- _What to work on_
Below is a block of data; give all of it again word for word.
>> Begin Available data
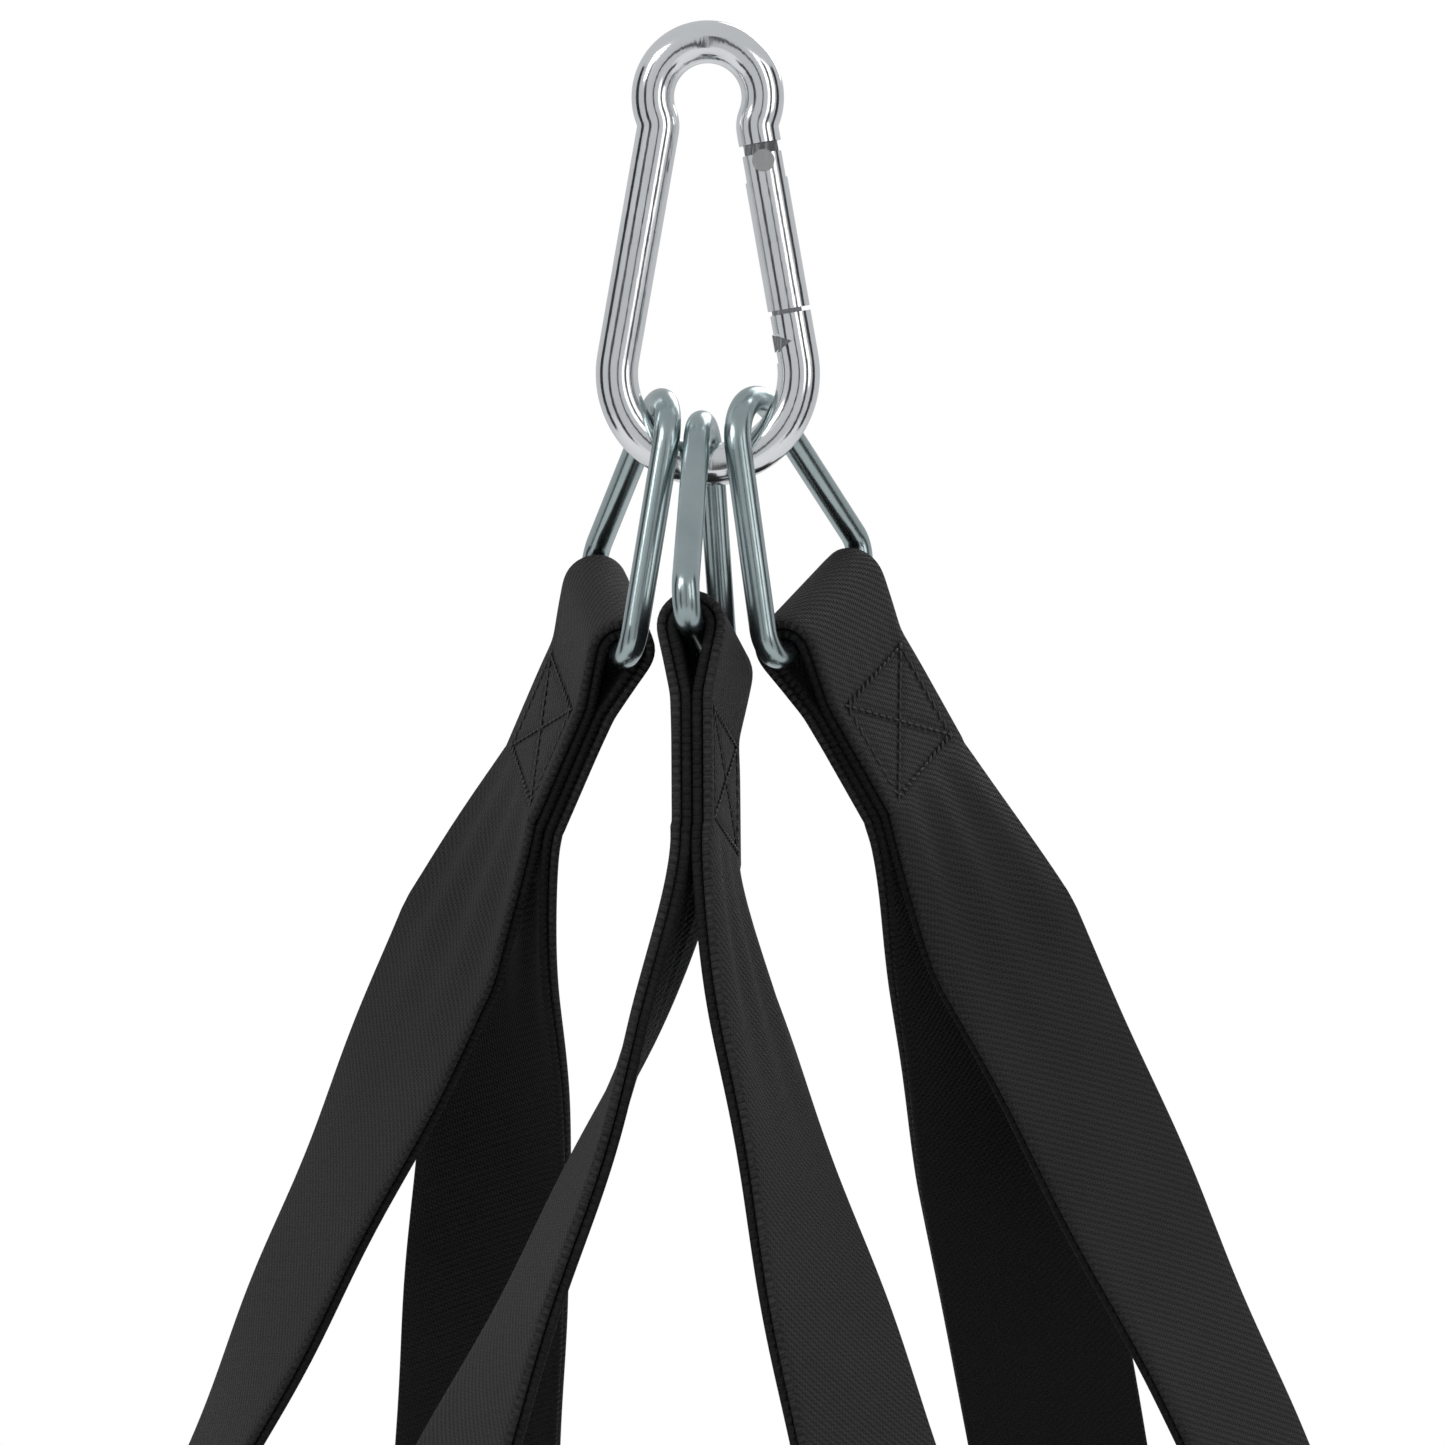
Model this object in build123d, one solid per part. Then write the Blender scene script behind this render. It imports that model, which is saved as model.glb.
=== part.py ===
from build123d import *

# Belt swing seat: a snap hook, three triangle rings, three doubled webbing straps, a seat belt, a back belt
# and a foot bar.
#
# Row frame: millimetres, +Z up, +X to the right, -Y to the front.  Origin: inside the top of the hook's eye,
# where the hanger bears.  The hook is turned a little about Z against the sling.  Below the rings the sling is
# symmetric about the YZ plane, but the rings and the tops of the straps lean each their own way.
import math
import os

os.makedirs("parts", exist_ok=True)

# ---- snap hook -------------------------------------------------------------------------------------------
HOOK_LENGTH = 120.0          # over the wire
HOOK_WIRE = 11.0             # diameter
HOOK_TURN = 9.0              # degrees about Z
EYE_BEND = 14.2              # wire centre line at the eye
NECK_BEND = 6.0              # wire centre line where the eye turns back into the shanks
NECK_ANGLE = 21.5            # degrees below the eye's centre at which the neck starts
BOW_BEND = 23.6              # wire centre line at the bow

# ---- gate ------------------------------------------------------------------------------------------------
SHOULDER = 3.4               # neck to the end of the upper shank, along the shank
GATE_TOP_GAP = 2.8           # shoulder to the gate's ears
RIVET_BELOW = 1.9            # gate's upper end to the rivet
RIVET_RADIUS = 2.0
RIVET_RUNNING = 0.05         # rivet to the gate's ears, radial
RIVET_HEAD = 0.6             # how far each head stands proud
TONGUE_HALF = 2.0            # half thickness of the flat tongue that the gate turns on
TONGUE_NOSE = 4.4            # rounded end of the tongue, about the rivet
FORK_GAP = 0.2               # tongue to fork, each side
GATE_END = 46.6              # neck to the gate's lower end, along the shank
NOSE_GAP = 1.2               # gate's lower end to the hook's nose
CATCH_HALF = 1.9             # half thickness of the gate's catch
CATCH_GAP = 0.25             # catch to its slot, each side
CATCH_LENGTH = 13.0          # gate's lower end to the catch's tip
CATCH_OUT = 3.2              # catch's reach towards the outside of the hook
NOSE_WALL = 2.0              # wall left outside the slot
PIN_DROP = 8.3               # gate's lower end to the cross pin
PIN_HALF = 4.4               # half length of the three-sided cross pin
PIN_HEIGHT = 4.6
PIN_DEPTH = 4.4
PIN_GAP = 0.35
BORE_RADIUS = 2.3            # spring's bore in the gate
SPRING_LENGTH = 14.0
SPRING_WIRE = 0.6
SPRING_TURNS = 8
RIVET_RIM = 0.9              # rivet's head beyond its shank, radial
FORK_ROOM = 0.5              # tongue's end to the bottom of the fork
PLUNGER_LENGTH = 5.0
PLUNGER_GAP = 0.2

# ---- triangle rings --------------------------------------------------------------------------------------
RING_WIRE = 7.0
RING_HEIGHT = 60.5           # between the centre lines of bar and crown
RING_BAR = 51.0              # straight length of the bar, which takes the webbing
RING_CORNER = 7.0            # wire centre line at the corners
RING_CROWN = 14.0            # wire centre line at the crown

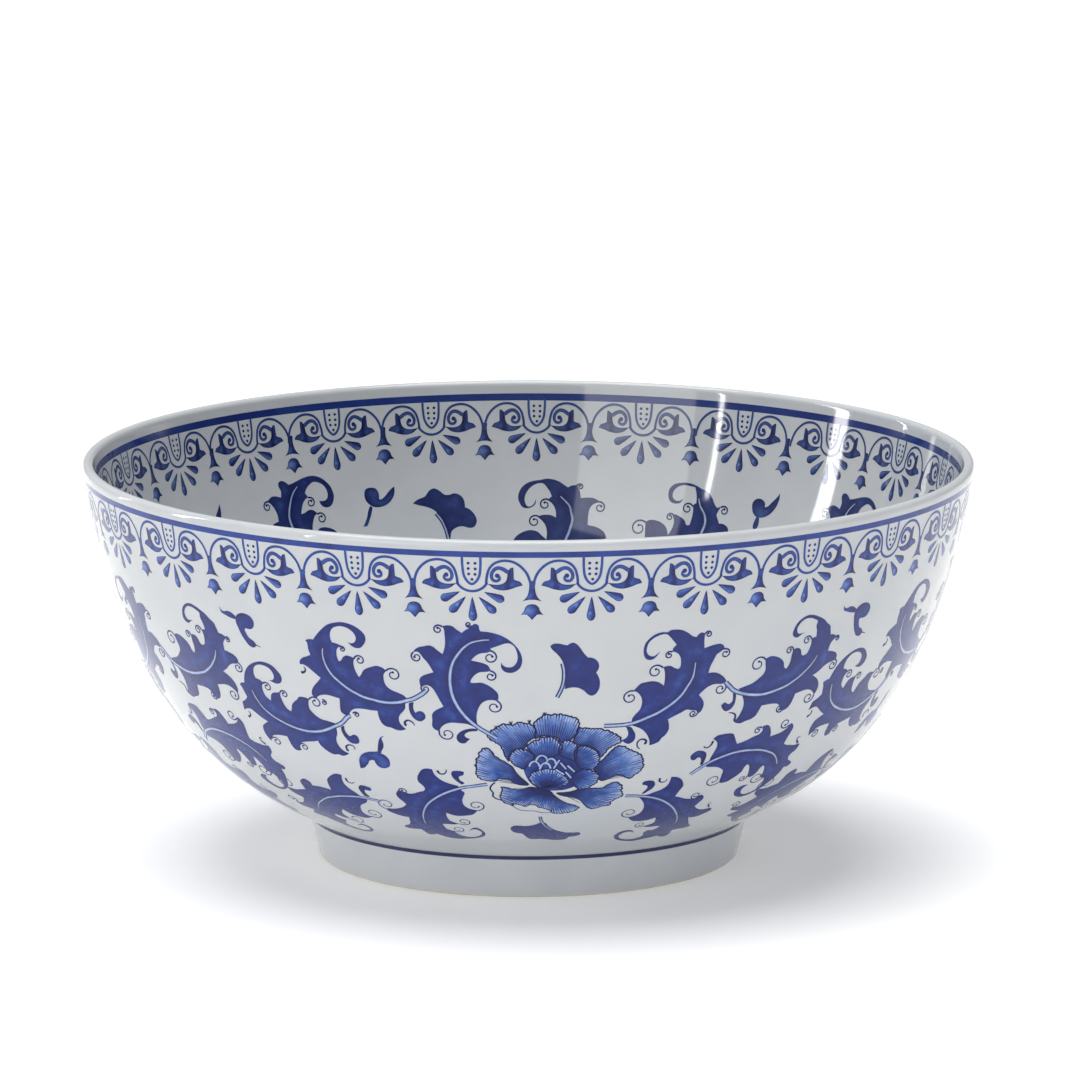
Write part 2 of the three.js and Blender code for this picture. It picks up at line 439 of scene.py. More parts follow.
    def piece(self, name, side, shift=0.0, down=0.0):
        """The painting laid on one side of the wall, moved round it by a shift and down it."""
        points = np.concatenate(self.points)
        lifts = np.concatenate(self.lifts)
        blues = np.concatenate(self.blues)
        places, normals = side.lay(points + np.array([shift, down]), lifts)
        # Inside the bowl the cobalt takes the copy whose colour holds a painted reflection of the studio in
        # the glaze.
        paint = PAINT if side is OUTSIDE else PAINT_INSIDE_WITH_PAINTED_REFLECTION
        made = new_piece(name, places, self.facing_out(), paint, normals)
        tone = made.data.attributes.new("blue", "FLOAT", "POINT")
        tone.data.foreach_set("value", np.clip(blues, 0, 1).astype(np.float32))
        return made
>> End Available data
- _Reply to the task_
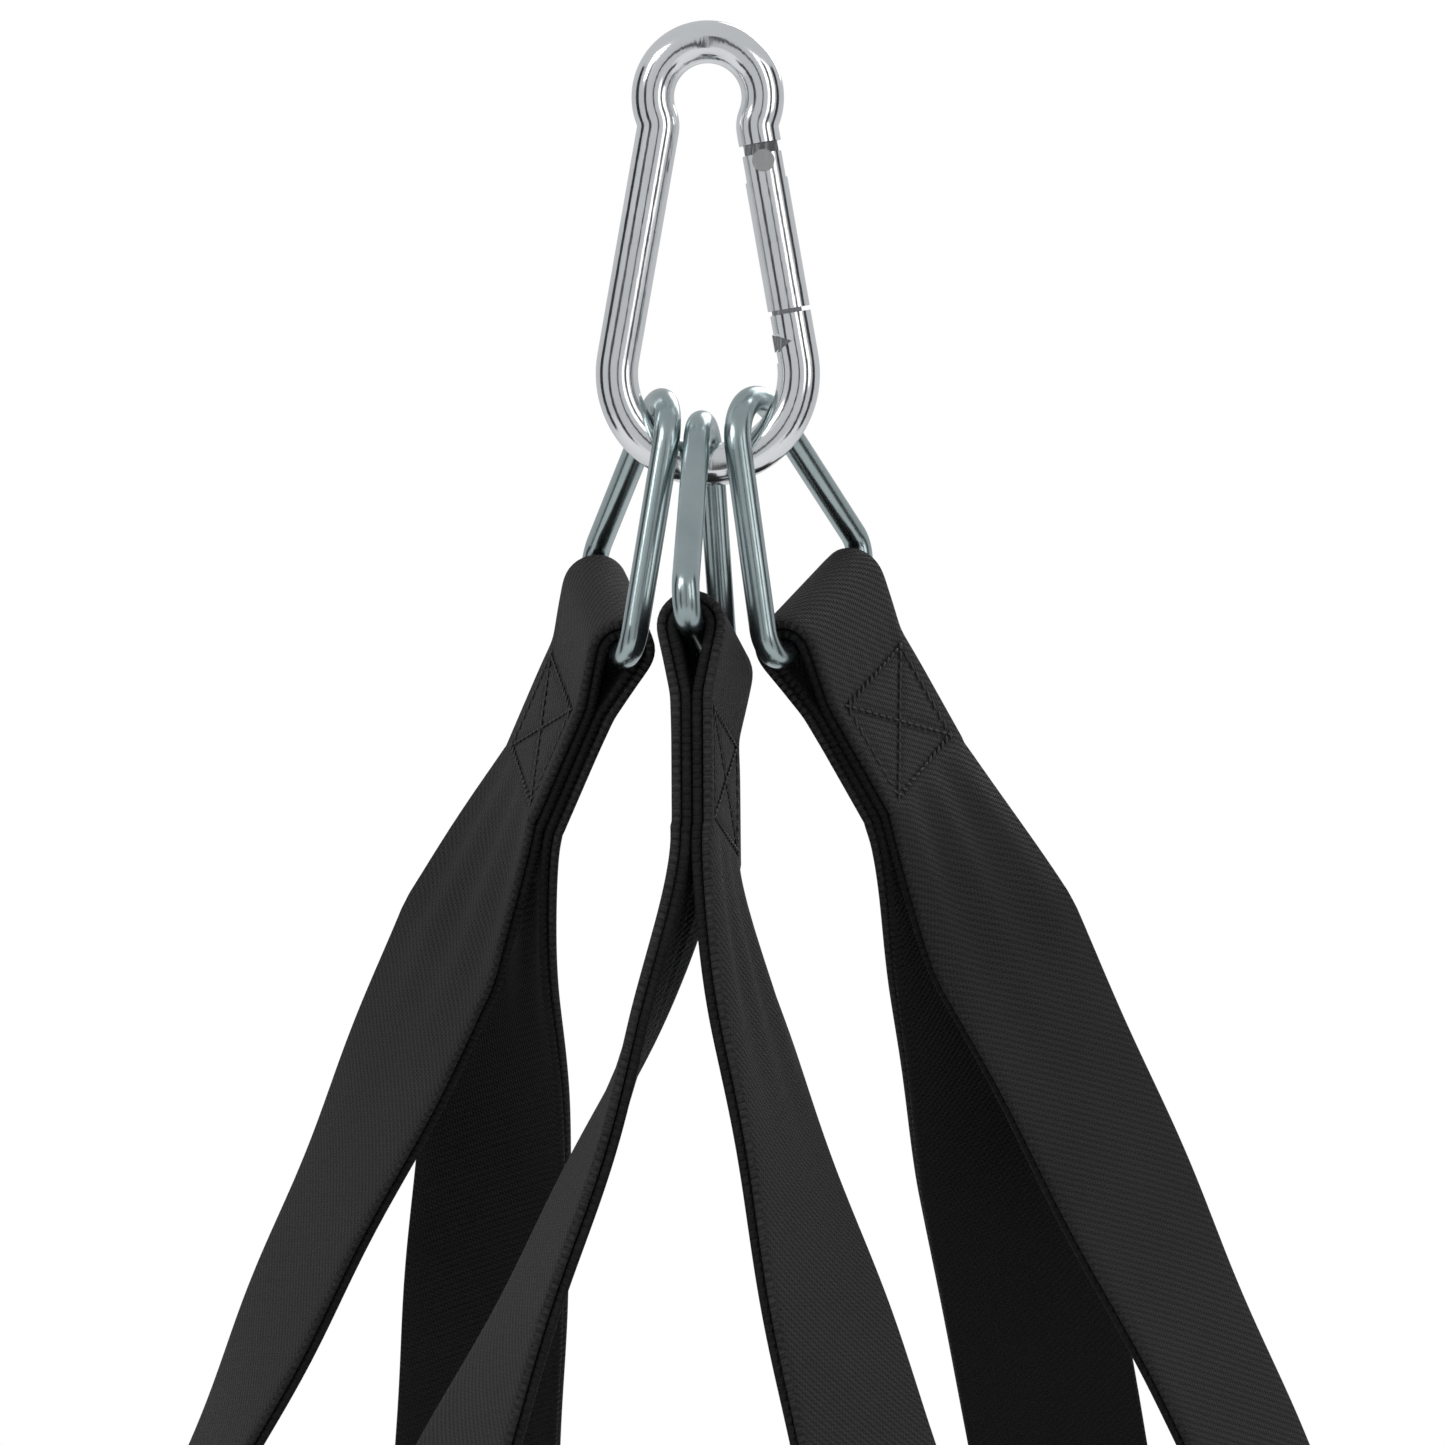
Model this object in build123d, one solid per part. Then write the Blender scene script behind this render. It imports that model, which is saved as model.glb.
=== part.py ===
from build123d import *

# Belt swing seat: a snap hook, three triangle rings, three doubled webbing straps, a seat belt, a back belt
# and a foot bar.
#
# Row frame: millimetres, +Z up, +X to the right, -Y to the front.  Origin: inside the top of the hook's eye,
# where the hanger bears.  The hook is turned a little about Z against the sling.  Below the rings the sling is
# symmetric about the YZ plane, but the rings and the tops of the straps lean each their own way.
import math
import os

os.makedirs("parts", exist_ok=True)

# ---- snap hook -------------------------------------------------------------------------------------------
HOOK_LENGTH = 120.0          # over the wire
HOOK_WIRE = 11.0             # diameter
HOOK_TURN = 9.0              # degrees about Z
EYE_BEND = 14.2              # wire centre line at the eye
NECK_BEND = 6.0              # wire centre line where the eye turns back into the shanks
NECK_ANGLE = 21.5            # degrees below the eye's centre at which the neck starts
BOW_BEND = 23.6              # wire centre line at the bow

# ---- gate ------------------------------------------------------------------------------------------------
SHOULDER = 3.4               # neck to the end of the upper shank, along the shank
GATE_TOP_GAP = 2.8           # shoulder to the gate's ears
RIVET_BELOW = 1.9            # gate's upper end to the rivet
RIVET_RADIUS = 2.0
RIVET_RUNNING = 0.05         # rivet to the gate's ears, radial
RIVET_HEAD = 0.6             # how far each head stands proud
TONGUE_HALF = 2.0            # half thickness of the flat tongue that the gate turns on
TONGUE_NOSE = 4.4            # rounded end of the tongue, about the rivet
FORK_GAP = 0.2               # tongue to fork, each side
GATE_END = 46.6              # neck to the gate's lower end, along the shank
NOSE_GAP = 1.2               # gate's lower end to the hook's nose
CATCH_HALF = 1.9             # half thickness of the gate's catch
CATCH_GAP = 0.25             # catch to its slot, each side
CATCH_LENGTH = 13.0          # gate's lower end to the catch's tip
CATCH_OUT = 3.2              # catch's reach towards the outside of the hook
NOSE_WALL = 2.0              # wall left outside the slot
PIN_DROP = 8.3               # gate's lower end to the cross pin
PIN_HALF = 4.4               # half length of the three-sided cross pin
PIN_HEIGHT = 4.6
PIN_DEPTH = 4.4
PIN_GAP = 0.35
BORE_RADIUS = 2.3            # spring's bore in the gate
SPRING_LENGTH = 14.0
SPRING_WIRE = 0.6
SPRING_TURNS = 8
RIVET_RIM = 0.9              # rivet's head beyond its shank, radial
FORK_ROOM = 0.5              # tongue's end to the bottom of the fork
PLUNGER_LENGTH = 5.0
PLUNGER_GAP = 0.2

# ---- triangle rings --------------------------------------------------------------------------------------
RING_WIRE = 7.0
RING_HEIGHT = 60.5           # between the centre lines of bar and crown
RING_BAR = 51.0              # straight length of the bar, which takes the webbing
RING_CORNER = 7.0            # wire centre line at the corners
RING_CROWN = 14.0            # wire centre line at the crown

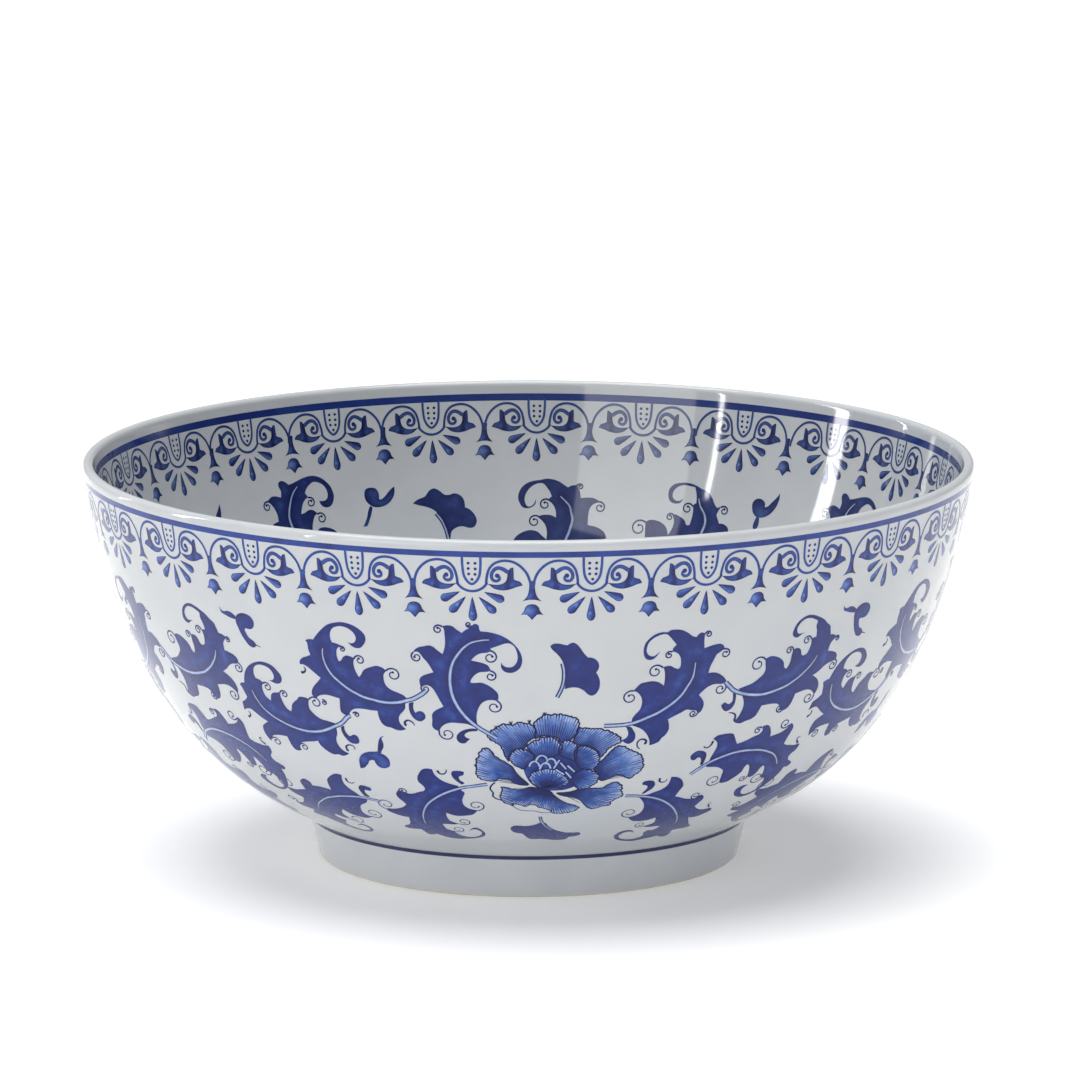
Write part 2 of the three.js and Blender code for this picture. It picks up at line 439 of scene.py. More parts follow.
    def piece(self, name, side, shift=0.0, down=0.0):
        """The painting laid on one side of the wall, moved round it by a shift and down it."""
        points = np.concatenate(self.points)
        lifts = np.concatenate(self.lifts)
        blues = np.concatenate(self.blues)
        places, normals = side.lay(points + np.array([shift, down]), lifts)
        # Inside the bowl the cobalt takes the copy whose colour holds a painted reflection of the studio in
        # the glaze.
        paint = PAINT if side is OUTSIDE else PAINT_INSIDE_WITH_PAINTED_REFLECTION
        made = new_piece(name, places, self.facing_out(), paint, normals)
        tone = made.data.attributes.new("blue", "FLOAT", "POINT")
        tone.data.foreach_set("value", np.clip(blues, 0, 1).astype(np.float32))
        return made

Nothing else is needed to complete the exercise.